By 1945, with the support of the Filipino troops of the 4th, 41st, 42nd, 43rd, 45th, 46th and 47th Infantry Division of the Philippine Commonwealth Army and 4th Infantry Regiment of the Philippine Constabulary, Jalajala was liberated. The subsequent events saw the end of World War II and the Japanese Occupation of the country. In 1979, the Municipality of Jalajala was assisted by Japan Int’l Cooperation Agency (JICA) through the construction of major infrastructure developments such as a 24-kilometer road, irrigation system, bridges, schools, and a rice mill.  These led to the growth of Jalajala's local transportation, education, agriculture, and trading.    

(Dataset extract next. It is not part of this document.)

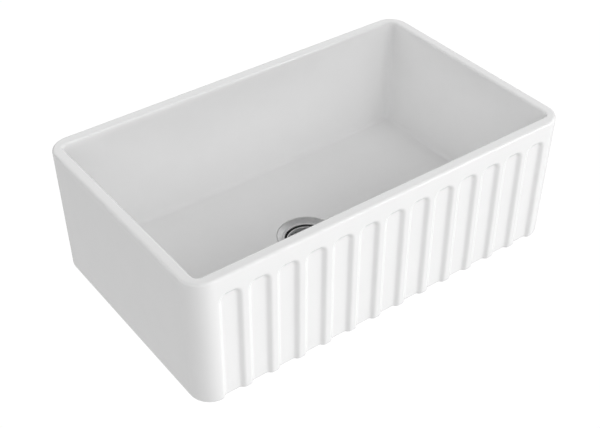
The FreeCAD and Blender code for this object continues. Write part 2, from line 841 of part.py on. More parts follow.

Before the implementation of the Comprehensive Agrarian Reform Law (CARL), Jalajala blossomed with plantations for rice production.  The CARL emancipated the farmers through its land distribution program, the beneficiaries of which were the same tenants who used to be employed in the said plantations.   

Jalajala is politically subdivided into eleven (11) barangays namely: Sipsipin, First District, Second District, Third District, Bayugo, Punta, Palaypalay, Pagkalinawan, Lubo, Bagumbong and Paalaman.   Jalaleños are known to have inherited the traits of their Tagalog Indian forefathers, who are religious in nature.  They would regularly share their harvests, offer gifts and regularly attend mass services with deep devotion to the Sto. Niño, from whom they seek divine intercessions.   

Presently, the Municipality of Jalajala is under leadership and administration of MAYOR ELMER C. PILLAS.